A lot of people say that young people have it easier today. There are more opportunities, more tools, more knowledge available.

 

There may be some truth in that. But there’s another side to it.

 

Back in our time, when someone picked up a guitar, there was still that feeling of “let’s just try and see.” You didn’t have to be good right away. In a whole country there might have been a few truly great players, and everyone else was searching for their own sound. There was space to grow, and there was time to make mistakes.

 

Today? Every small town has a dozen virtuosos.

 

Technique, speed, precision. They play perfectly. And yet, somewhere along the way, something disappeared. That feeling of “I don’t really know what I’m doing yet, but I’m doing it anyway.”

 

The same thing happened in sports. I played basketball. I loved it. I wasn’t bad either. Back then, players were different from each other. They had character, style, strengths, flaws. That’s what made it alive.

 

Today, a 6–8 year old kid can do things with a ball that only the very best could do back then. Training methods are so advanced that everyone learns everything. They all come out at the same level.

 

And that raises the question: if everyone can do everything, what actually makes one different from the other?

 

Back then, teams were built from local kids. You knew each other, you grew up together, you developed together. You had time to put years into it. Ten, twelve, fourteen years.

 

And then came your chance.

 

Today? You get replaced in a second. Someone better, faster, stronger comes in. That’s it.

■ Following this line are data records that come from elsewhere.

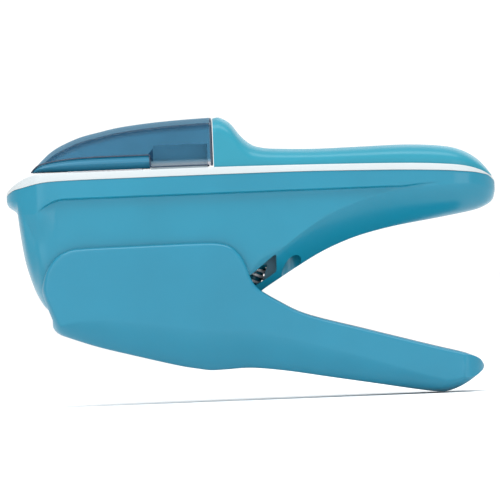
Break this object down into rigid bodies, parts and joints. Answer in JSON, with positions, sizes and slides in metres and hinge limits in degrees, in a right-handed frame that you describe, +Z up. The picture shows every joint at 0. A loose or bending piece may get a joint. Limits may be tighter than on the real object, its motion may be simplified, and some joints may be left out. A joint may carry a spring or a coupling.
{
  "type": "staple-free paper binder",
  "caption": "Plier-type staple-free paper binder with a squeeze handle, a clear window over the jaw and a punch driven by a rocker lever.",
  "frame": {"origin": "centre of the bounding box's bottom, on the middle plane, under the squeeze handle", "axes": "+X from the nose to the tail, +Y across the tool, +Z up, normal to the paper table"},
  "size_m": [0.15, 0.036, 0.0868],
  "materials": {
    "teal_plastic": "smooth moulded plastic, satin gloss",
    "handle_plastic": "smooth moulded plastic, satin gloss",
    "white_plastic": "smooth white moulded plastic",
    "window": "clear smoky blue plastic",
    "steel": "plated steel",
    "blade_steel": "ground tool steel",
    "spring_wire": "drawn spring wire"
  },
  "bodies": {
    "body": {"body_shell": "teal_plastic", "chassis_frame": "white_plastic", "grip_cover": "teal_plastic", "window_cover": "window", "upper_jaw": "teal_plastic", "upper_die_plate": "steel", "lower_die_plate": "steel", "guide_frame": "white_plastic", "handle_pivot_pin": "steel", "rocker_pivot_pin": "steel", "case_screws": "steel", "jaw_screws": "steel", "guide_screws": "steel", "return_spring": "spring_wire", "carriage_springs": "spring_wire"},
    "handle": {"handle_shell": "handle_plastic", "drive_bracket": "steel", "drive_pin": "steel", "drive_pin_clips": "spring_wire", "bracket_screws": "steel"},
    "rocker": {"rocker_lever": "steel"},
    "carriage": {"punch_carriage": "steel", "tongue_punch": "blade_steel", "slit_blade": "blade_steel", "crosshead_pin": "steel", "fold_arm_pin": "steel"},
    "folder": {"fold_arm": "blade_steel"}
  },
  "joints": [
    {"name": "handle_squeeze", "type": "hinge", "parent": "body", "child": "handle", "pos_m": [-0.0528, 0, 0.0356], "axis": [0, -1, 0], "range_deg": [0, 15], "stiffness_Nm_per_rad": 1.9, "springref_deg": -11.46, "deforming": ["return_spring"]},
    {"name": "rocker_turn", "type": "hinge", "parent": "body", "child": "rocker", "pos_m": [-0.009, 0, 0.047], "axis": [0, 1, 0], "range_deg": [0, 13.3]},
    {"name": "carriage_lift", "type": "slide", "parent": "body", "child": "carriage", "axis": [0, 0, 1], "range_m": [0, 0.0079], "deforming": ["carriage_springs"]},
    {"name": "fold_arm_turn", "type": "hinge", "parent": "carriage", "child": "folder", "pos_m": [-0.0436, 0, 0.053], "axis": [0, 1, 0], "range_deg": [0, 14.2]}
  ],
  "couplings": [
    {"joint": "rocker_turn", "follows": "handle_squeeze", "ratio": 0.8781},
    {"joint": "carriage_lift", "follows": "handle_squeeze", "m_per_rad": 0.029794},
    {"joint": "fold_arm_turn", "follows": "handle_squeeze", "ratio": 0.9333}
  ]
}
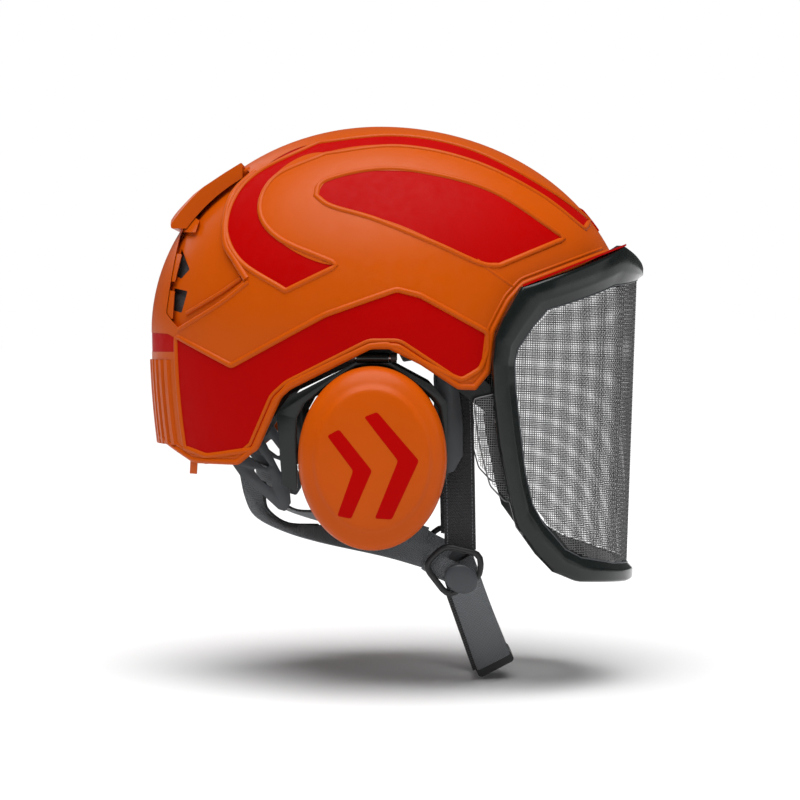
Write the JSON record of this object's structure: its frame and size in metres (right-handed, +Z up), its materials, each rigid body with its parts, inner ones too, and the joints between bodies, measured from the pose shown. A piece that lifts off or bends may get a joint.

And you’re left standing there, wondering where all those years went.

 

Of course, I understand. Progress. Training methods. Science. Business. But in the process, something fundamentally changed.

 

The path itself.

 

The idea that you don’t have to be good immediately, that you can search, fail, grow, that not everything has to be compared instantly, that there is time to mature and develop.

 

I don’t know where this leads. I just see that today, far more people can do something at a very high level, and at the same time, fewer and fewer truly enjoy it.

 

Maybe people learn faster today. Maybe they are technically better.

 

But something is disappearing that cannot be taught.

 

That moment when you don’t know what you’re doing yet, you just feel that you have to do it. When it’s not perfection that drives you, but desire.

 

Unfortunately, everything now operates on business interests and market principles, and that is probably here to stay.

 

And maybe the biggest difference is that back then, no agents were watching.

 

Not every move was recorded, replayed, and compared.

 

You could be bad, you could be clumsy, you could be yourself.

 

Today everything is visible, and everything that is visible is immediately measured.

 

Maybe that’s why many people don’t even start. Or they start, but they are afraid the whole time.

 

Not afraid of failing to give their best, but afraid of not being good enough. Or of an injury that can end everything at any age, after years of effort.

 

And that makes it a much tougher game than it was in our time.